* **Aim**: Copy each line exactly. Leave nothing out.

<<<<

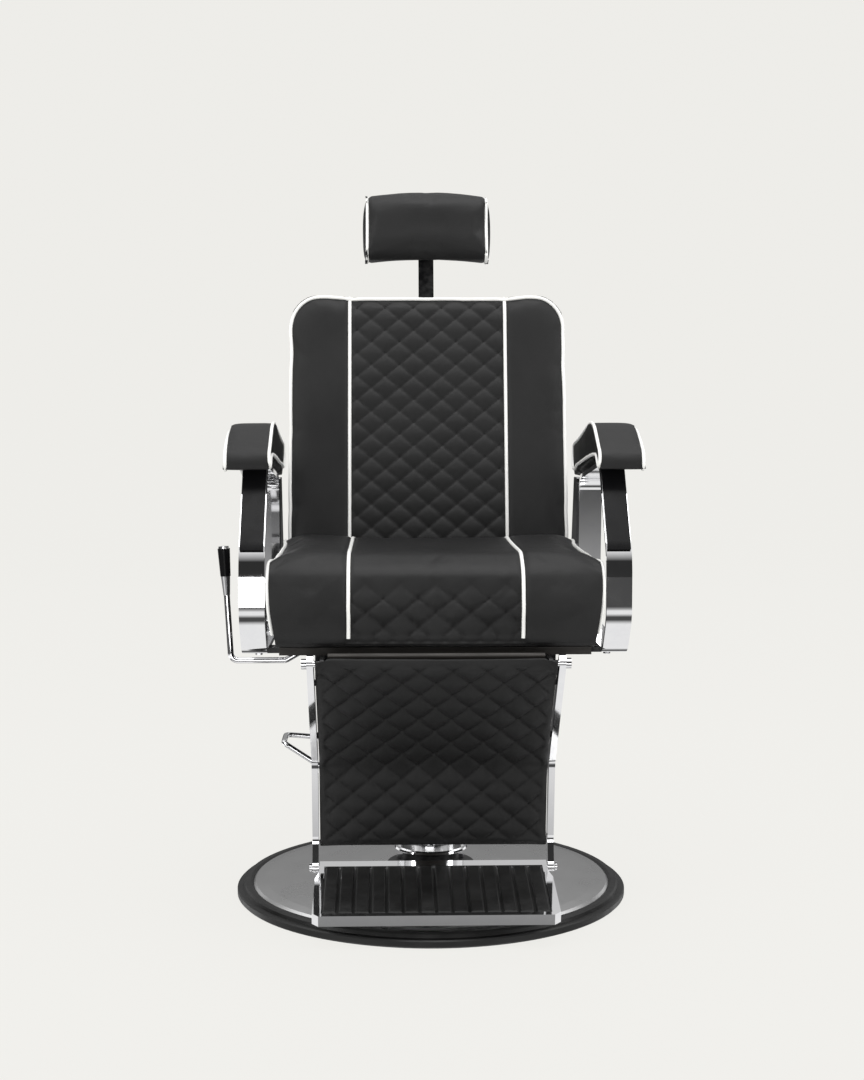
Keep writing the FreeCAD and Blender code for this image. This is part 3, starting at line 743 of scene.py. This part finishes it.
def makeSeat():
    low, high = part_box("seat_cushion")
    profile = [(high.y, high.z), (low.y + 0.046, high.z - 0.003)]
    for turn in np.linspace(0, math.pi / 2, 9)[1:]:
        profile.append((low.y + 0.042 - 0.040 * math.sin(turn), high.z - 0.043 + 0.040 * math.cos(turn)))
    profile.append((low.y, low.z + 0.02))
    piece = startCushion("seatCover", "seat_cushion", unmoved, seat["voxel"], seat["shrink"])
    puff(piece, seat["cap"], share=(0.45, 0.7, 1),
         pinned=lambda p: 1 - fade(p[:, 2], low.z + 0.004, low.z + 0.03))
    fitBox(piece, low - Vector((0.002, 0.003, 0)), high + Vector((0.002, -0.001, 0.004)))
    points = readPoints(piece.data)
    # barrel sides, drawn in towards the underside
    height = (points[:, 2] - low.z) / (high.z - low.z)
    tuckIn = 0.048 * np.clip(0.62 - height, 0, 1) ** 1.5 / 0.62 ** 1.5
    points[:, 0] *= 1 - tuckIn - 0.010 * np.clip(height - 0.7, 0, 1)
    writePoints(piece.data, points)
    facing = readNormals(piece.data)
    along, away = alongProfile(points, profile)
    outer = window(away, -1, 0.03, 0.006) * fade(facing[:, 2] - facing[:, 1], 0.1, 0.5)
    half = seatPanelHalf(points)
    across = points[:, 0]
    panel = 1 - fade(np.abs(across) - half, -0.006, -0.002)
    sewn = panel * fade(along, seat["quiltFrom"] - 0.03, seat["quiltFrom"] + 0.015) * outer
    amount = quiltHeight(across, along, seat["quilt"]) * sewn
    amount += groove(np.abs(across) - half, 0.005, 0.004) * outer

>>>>

* **Final result**:
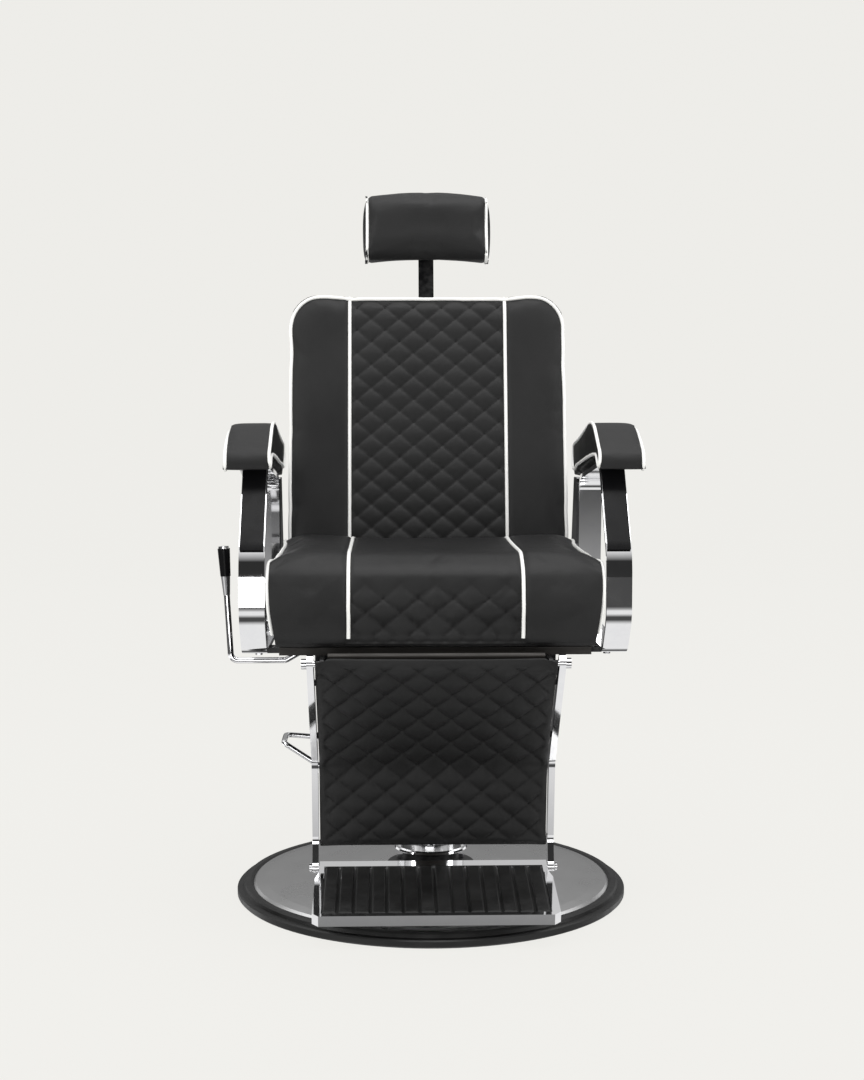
Keep writing the FreeCAD and Blender code for this image. This is part 3, starting at line 743 of scene.py. This part finishes it.
def makeSeat():
    low, high = part_box("seat_cushion")
    profile = [(high.y, high.z), (low.y + 0.046, high.z - 0.003)]
    for turn in np.linspace(0, math.pi / 2, 9)[1:]:
        profile.append((low.y + 0.042 - 0.040 * math.sin(turn), high.z - 0.043 + 0.040 * math.cos(turn)))
    profile.append((low.y, low.z + 0.02))
    piece = startCushion("seatCover", "seat_cushion", unmoved, seat["voxel"], seat["shrink"])
    puff(piece, seat["cap"], share=(0.45, 0.7, 1),
         pinned=lambda p: 1 - fade(p[:, 2], low.z + 0.004, low.z + 0.03))
    fitBox(piece, low - Vector((0.002, 0.003, 0)), high + Vector((0.002, -0.001, 0.004)))
    points = readPoints(piece.data)
    # barrel sides, drawn in towards the underside
    height = (points[:, 2] - low.z) / (high.z - low.z)
    tuckIn = 0.048 * np.clip(0.62 - height, 0, 1) ** 1.5 / 0.62 ** 1.5
    points[:, 0] *= 1 - tuckIn - 0.010 * np.clip(height - 0.7, 0, 1)
    writePoints(piece.data, points)
    facing = readNormals(piece.data)
    along, away = alongProfile(points, profile)
    outer = window(away, -1, 0.03, 0.006) * fade(facing[:, 2] - facing[:, 1], 0.1, 0.5)
    half = seatPanelHalf(points)
    across = points[:, 0]
    panel = 1 - fade(np.abs(across) - half, -0.006, -0.002)
    sewn = panel * fade(along, seat["quiltFrom"] - 0.03, seat["quiltFrom"] + 0.015) * outer
    amount = quiltHeight(across, along, seat["quilt"]) * sewn
    amount += groove(np.abs(across) - half, 0.005, 0.004) * outer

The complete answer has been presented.